EXERCISE
Return only the stretch of the material below that begins with the line containing "for feature in" and ends with the line containing "from math import", exactly; both of those lines belong to it.

DATA
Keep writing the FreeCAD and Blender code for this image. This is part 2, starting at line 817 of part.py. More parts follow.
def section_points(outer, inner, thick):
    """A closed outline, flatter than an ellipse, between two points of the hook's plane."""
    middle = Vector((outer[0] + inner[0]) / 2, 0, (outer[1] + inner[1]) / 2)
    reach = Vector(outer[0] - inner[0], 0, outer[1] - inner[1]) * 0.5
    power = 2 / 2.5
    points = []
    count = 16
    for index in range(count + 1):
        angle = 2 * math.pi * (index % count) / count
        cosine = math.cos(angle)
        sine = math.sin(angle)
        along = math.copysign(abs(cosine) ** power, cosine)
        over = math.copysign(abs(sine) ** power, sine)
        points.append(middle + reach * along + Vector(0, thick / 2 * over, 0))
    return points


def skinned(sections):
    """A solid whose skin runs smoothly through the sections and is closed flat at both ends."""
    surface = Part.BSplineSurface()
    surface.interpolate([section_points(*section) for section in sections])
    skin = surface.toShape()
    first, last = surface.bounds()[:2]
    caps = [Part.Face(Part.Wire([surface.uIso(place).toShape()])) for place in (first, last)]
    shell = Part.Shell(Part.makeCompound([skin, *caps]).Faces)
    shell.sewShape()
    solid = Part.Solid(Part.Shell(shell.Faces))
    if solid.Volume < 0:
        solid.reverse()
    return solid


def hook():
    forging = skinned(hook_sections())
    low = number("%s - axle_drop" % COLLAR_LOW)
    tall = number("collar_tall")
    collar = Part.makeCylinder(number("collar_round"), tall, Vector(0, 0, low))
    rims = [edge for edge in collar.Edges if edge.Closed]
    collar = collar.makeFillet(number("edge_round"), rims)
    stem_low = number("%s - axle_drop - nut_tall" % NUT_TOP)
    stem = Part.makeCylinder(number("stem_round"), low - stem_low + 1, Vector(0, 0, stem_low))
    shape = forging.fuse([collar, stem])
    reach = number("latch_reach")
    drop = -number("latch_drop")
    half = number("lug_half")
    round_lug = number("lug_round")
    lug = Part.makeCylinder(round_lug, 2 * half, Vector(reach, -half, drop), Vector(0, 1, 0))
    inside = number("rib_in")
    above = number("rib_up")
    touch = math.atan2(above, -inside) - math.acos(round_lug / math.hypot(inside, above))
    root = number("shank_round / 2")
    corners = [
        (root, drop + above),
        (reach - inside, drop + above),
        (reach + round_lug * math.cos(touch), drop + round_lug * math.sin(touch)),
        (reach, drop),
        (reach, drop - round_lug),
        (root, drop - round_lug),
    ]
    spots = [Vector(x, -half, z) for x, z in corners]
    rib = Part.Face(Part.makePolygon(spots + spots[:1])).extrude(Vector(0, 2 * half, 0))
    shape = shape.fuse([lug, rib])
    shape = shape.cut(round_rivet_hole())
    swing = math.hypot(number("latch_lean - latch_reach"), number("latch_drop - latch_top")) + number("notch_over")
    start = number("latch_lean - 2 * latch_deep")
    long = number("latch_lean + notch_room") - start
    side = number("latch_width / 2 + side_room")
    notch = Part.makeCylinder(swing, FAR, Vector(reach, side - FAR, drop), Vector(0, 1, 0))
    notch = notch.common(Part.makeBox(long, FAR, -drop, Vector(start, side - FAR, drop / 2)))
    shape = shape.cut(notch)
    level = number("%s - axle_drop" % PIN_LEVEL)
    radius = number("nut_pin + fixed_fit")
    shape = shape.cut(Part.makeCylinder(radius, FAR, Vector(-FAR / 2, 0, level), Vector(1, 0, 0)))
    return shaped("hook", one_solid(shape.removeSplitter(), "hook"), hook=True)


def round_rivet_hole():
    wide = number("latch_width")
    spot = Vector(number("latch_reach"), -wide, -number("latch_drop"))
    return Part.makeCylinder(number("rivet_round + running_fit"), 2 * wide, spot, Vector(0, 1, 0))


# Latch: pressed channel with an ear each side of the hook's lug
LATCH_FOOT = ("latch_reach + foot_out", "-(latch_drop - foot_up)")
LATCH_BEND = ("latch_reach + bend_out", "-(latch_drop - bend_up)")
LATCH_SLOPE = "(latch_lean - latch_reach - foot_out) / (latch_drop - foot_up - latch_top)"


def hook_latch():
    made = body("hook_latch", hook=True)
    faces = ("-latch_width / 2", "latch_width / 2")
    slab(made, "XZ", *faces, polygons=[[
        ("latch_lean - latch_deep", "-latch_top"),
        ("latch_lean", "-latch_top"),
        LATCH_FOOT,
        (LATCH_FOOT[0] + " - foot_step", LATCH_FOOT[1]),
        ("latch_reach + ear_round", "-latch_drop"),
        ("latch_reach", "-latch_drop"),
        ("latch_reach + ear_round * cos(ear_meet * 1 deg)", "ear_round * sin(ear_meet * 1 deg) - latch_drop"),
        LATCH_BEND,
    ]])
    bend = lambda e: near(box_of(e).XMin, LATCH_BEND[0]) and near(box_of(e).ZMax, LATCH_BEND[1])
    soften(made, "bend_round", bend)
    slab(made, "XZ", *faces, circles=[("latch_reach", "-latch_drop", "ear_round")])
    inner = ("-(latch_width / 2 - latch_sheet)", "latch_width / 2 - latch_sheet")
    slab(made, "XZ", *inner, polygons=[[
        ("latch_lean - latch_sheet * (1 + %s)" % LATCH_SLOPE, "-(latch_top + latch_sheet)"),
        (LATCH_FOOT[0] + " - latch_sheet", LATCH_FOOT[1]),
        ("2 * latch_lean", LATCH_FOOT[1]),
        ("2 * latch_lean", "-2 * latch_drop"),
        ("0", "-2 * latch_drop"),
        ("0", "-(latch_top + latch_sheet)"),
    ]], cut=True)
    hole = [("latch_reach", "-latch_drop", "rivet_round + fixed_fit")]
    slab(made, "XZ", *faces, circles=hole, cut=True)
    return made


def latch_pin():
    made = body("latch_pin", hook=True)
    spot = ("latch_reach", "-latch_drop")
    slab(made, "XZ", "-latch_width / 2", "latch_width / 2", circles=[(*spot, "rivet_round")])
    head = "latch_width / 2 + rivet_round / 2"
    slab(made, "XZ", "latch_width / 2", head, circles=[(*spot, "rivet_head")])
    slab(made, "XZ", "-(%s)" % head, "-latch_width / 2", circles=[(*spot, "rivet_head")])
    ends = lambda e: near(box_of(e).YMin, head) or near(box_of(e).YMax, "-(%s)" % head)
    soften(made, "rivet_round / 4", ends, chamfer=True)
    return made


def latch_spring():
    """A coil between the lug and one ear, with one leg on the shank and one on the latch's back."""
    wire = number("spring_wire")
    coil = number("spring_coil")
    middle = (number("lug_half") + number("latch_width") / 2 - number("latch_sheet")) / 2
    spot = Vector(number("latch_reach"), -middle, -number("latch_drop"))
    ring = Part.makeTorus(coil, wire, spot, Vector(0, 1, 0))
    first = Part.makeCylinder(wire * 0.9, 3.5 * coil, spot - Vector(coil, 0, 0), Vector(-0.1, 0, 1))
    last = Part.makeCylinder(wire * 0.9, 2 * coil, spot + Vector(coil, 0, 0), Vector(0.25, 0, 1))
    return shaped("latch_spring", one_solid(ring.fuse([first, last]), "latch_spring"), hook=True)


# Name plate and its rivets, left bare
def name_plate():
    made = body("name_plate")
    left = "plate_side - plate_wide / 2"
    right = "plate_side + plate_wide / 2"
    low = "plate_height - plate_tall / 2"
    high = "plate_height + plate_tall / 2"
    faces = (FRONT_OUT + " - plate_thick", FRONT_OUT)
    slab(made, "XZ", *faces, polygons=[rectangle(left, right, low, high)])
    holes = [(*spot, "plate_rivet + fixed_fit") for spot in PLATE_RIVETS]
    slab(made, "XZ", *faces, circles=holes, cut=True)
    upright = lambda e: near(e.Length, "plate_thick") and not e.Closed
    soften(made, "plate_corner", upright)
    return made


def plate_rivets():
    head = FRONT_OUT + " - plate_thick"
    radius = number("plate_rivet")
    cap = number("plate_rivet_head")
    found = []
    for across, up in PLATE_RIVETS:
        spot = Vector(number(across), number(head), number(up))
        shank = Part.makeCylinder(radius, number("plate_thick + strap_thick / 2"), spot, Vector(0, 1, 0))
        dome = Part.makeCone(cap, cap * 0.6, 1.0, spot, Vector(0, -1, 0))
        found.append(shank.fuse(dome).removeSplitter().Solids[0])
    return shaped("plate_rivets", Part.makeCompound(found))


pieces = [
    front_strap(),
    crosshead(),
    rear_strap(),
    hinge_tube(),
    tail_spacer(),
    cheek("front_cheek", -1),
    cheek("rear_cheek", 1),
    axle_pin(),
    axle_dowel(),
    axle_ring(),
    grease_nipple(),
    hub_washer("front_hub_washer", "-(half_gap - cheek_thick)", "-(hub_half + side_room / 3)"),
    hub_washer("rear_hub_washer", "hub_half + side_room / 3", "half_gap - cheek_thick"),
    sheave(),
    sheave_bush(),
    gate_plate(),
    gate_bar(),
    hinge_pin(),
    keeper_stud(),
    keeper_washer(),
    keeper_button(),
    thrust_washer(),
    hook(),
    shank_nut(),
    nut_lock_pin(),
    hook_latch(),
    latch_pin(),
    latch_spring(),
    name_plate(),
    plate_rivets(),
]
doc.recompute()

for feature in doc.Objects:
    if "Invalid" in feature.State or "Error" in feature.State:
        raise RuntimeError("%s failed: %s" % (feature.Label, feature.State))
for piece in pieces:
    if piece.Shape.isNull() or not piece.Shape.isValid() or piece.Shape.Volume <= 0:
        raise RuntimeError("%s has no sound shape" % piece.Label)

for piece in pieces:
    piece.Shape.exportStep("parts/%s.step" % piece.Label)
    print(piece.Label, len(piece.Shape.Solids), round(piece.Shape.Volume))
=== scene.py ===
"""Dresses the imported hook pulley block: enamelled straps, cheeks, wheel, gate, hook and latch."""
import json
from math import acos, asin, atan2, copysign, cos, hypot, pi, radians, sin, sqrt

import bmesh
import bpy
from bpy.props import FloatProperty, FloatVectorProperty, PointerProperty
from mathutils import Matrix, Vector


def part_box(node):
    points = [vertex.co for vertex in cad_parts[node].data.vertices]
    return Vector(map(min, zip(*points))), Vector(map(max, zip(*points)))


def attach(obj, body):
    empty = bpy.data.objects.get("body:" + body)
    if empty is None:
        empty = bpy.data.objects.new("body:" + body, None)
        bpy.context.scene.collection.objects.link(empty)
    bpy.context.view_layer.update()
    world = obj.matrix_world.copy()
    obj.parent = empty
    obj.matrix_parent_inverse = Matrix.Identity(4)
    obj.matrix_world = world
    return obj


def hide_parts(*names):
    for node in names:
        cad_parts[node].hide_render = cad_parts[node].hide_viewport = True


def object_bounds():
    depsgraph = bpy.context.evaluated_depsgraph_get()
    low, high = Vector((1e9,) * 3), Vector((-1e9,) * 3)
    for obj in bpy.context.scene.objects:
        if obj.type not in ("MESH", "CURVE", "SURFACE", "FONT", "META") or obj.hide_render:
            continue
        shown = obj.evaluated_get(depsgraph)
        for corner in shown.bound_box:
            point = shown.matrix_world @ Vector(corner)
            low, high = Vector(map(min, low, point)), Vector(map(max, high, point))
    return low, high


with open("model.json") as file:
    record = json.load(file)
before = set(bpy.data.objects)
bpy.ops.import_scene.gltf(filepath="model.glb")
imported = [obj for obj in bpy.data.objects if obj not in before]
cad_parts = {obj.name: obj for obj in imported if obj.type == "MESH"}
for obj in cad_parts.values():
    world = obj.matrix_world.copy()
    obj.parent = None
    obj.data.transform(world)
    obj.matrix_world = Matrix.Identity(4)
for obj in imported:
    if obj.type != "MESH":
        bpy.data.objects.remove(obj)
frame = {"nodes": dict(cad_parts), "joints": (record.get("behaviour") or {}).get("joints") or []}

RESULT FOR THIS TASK
for feature in doc.Objects:
    if "Invalid" in feature.State or "Error" in feature.State:
        raise RuntimeError("%s failed: %s" % (feature.Label, feature.State))
for piece in pieces:
    if piece.Shape.isNull() or not piece.Shape.isValid() or piece.Shape.Volume <= 0:
        raise RuntimeError("%s has no sound shape" % piece.Label)

for piece in pieces:
    piece.Shape.exportStep("parts/%s.step" % piece.Label)
    print(piece.Label, len(piece.Shape.Solids), round(piece.Shape.Volume))
=== scene.py ===
"""Dresses the imported hook pulley block: enamelled straps, cheeks, wheel, gate, hook and latch."""
import json
from math import acos, asin, atan2, copysign, cos, hypot, pi, radians, sin, sqrt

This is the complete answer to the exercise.